Higgins’s infamous final line about his slippers has been delivered in more ways than Kate’s final speech in Shakespeare’s The Taming of the Shrew. But the Shaw’s new production, neatly co-directed by Tim Carroll and Kimberley Rampersad, has lead performances from Kristi Frank and Tom Rooney that make every scene feel like a freshly redecorated room in a handsome old house.

Frank’s Eliza is the strongest willed I’ve ever seen. She always seems to have agency in her journey; it’s clear that she chooses every day to continue to participate in her training, rather than being exploitively experimented upon by Higgins.
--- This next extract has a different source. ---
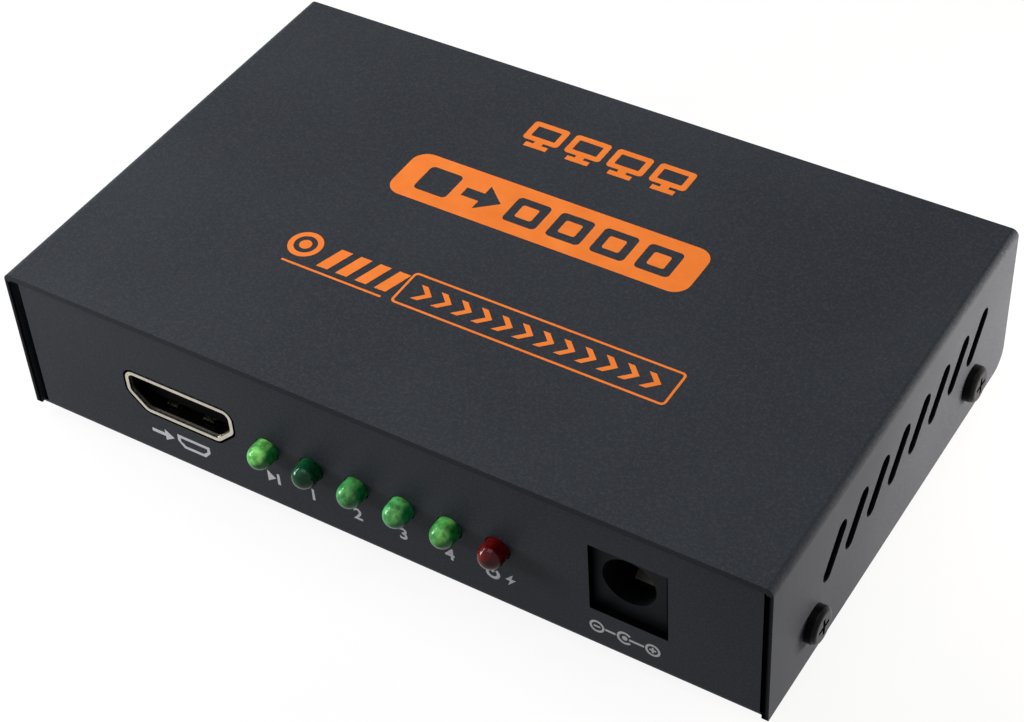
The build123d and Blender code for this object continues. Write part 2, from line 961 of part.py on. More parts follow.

When Eliza has her breakthrough with her vowels and aitches, she does a dance in celebration with Higgins. But there’s no hint of a crush on him in her delivery of the subsequent song: “I only know when he / began to dance with me / I could have danced, danced, danced all night.”

Who Eliza seems to have fallen in love with in that moment is herself – with what she can accomplish when she puts her mind to it; she quite literally finds her voice.

As for Rooney, he is an accomplished comic actor who can get a laugh out of anything if he wishes – but he avoids turning the constant stream of misogynist and classist language Higgins hurls at Eliza (”baggage,” “squashed cabbage leaf”) into an insult-comedy routine.

What gradually becomes clear in his performance is that, while Eliza is able to alter the way she talks and therefore is perceived, Higgins is trapped by his own tongue and unable to change the way he speaks. He clearly develops some sort of feelings for Eliza – but is incapable of forming a caring relationship with her or anyone else because of this; his loneliness is palpable.

His is a tragic paradox – a master of language who can’t control his language – and I was surprised at how much I was moved by Rooney in the role.

Around the leads are more traditionally comic performances that lighten the mood. Taurian Teelucksingh makes a grand impression, especially musically, as Freddy, the cash-strapped upper-class man who falls for Eliza; David Alan Anderson is congenially guileless as Higgins’s pal Pickering; and Patty Jamieson gives a portrait of patience as Higgins’s long-suffering housekeeper Mrs. Pearce.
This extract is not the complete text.